Sarebbero numerosi gli esempi che confermano questa impressione di fresca rilettura e nuove interpretazioni di opere anche studiatissime, ottenute usando la chiave tematica del riconoscimento. Fra le tante che vengono in questo libro analizzate con acribia e interpretate in modo nuovo e convincente, ne scelgo una che serve a spiegare il curioso titolo del libro e va a costituire un pezzo di un grande mosaico di sondaggi, rapporti e confronti fra un grande numero di testi. È la tragedia Elena scritta da Euripide negli ultimi anni della vita, prendendo spunto dell’idea che in realtà Elena non sia mai stata a Troia, non sia mai stata rapita da Paride: non sia lei quella che i vecchi della città hanno contemplato sulle mura di Ilio, ma un fantasma, un’immagine fatta con l’aria del cielo per uno stratagemma della dea Era. La vera Elena sarebbe stata invece rapita da Ermes, nascosta in una nube e portata in Egitto, nella casa proprio del casto Proteo, il cui figlio Teoclimeno ora le dà la caccia per sposarla, come una seconda Penelope.

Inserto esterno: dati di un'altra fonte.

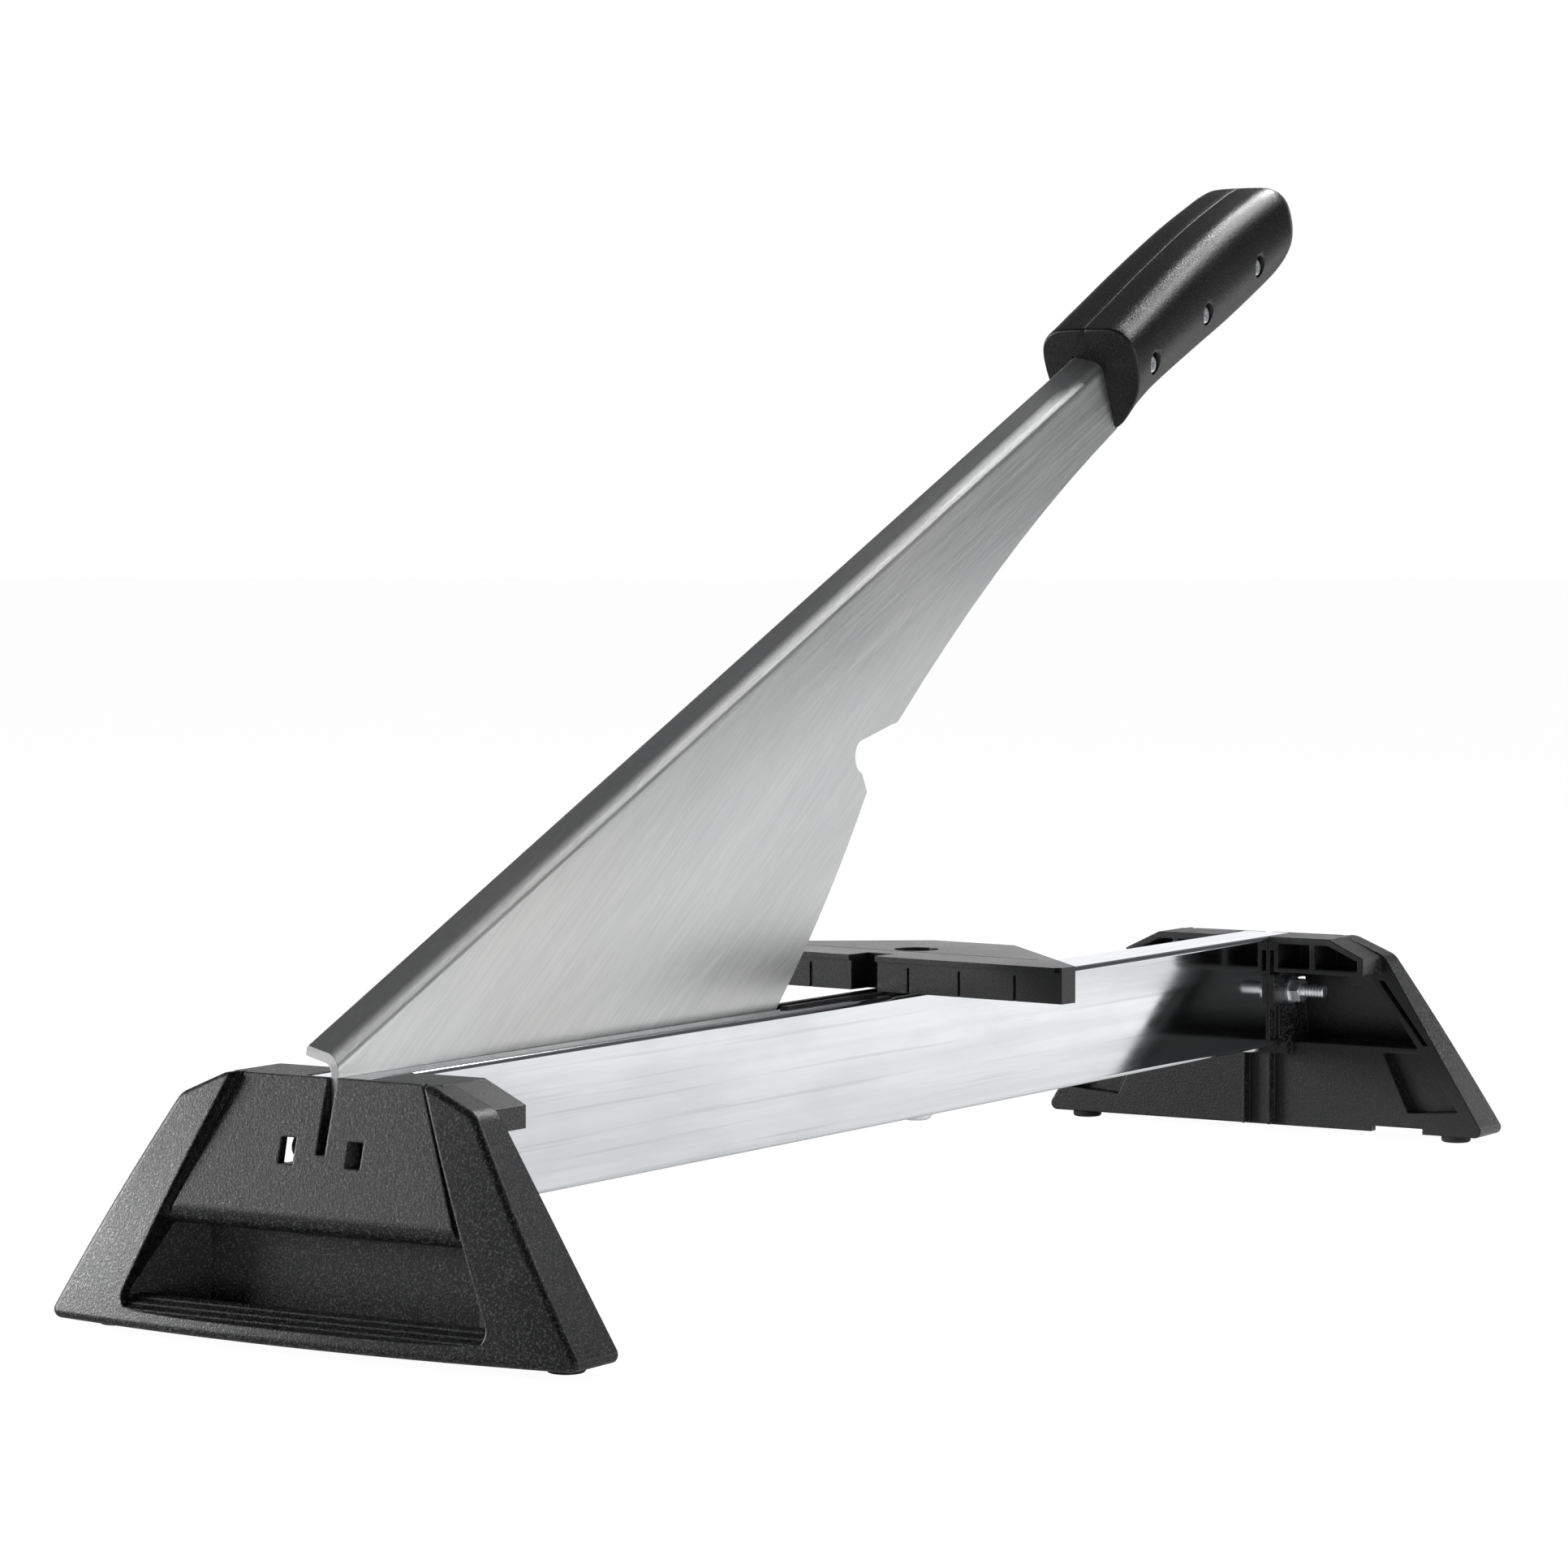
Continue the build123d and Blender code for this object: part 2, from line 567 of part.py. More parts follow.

È lì che arriva, nel corso delle peripezie del suo nostos (ritorno in patria), il marito Menelao ed è lì che un giorno avviene l’incontro e il riconoscimento fra i due coniugi, ormai cambiati dagli anni e dalle avventure, particolarmente lui che è vestito di stracci. È Elena che riconosce il marito per prima e dopo un attimo di cecità, anche a causa dell’aspetto di lui, non ha dubbi e sussurra: «Oh dei! Perché riconoscere quelli che amiamo è un dio».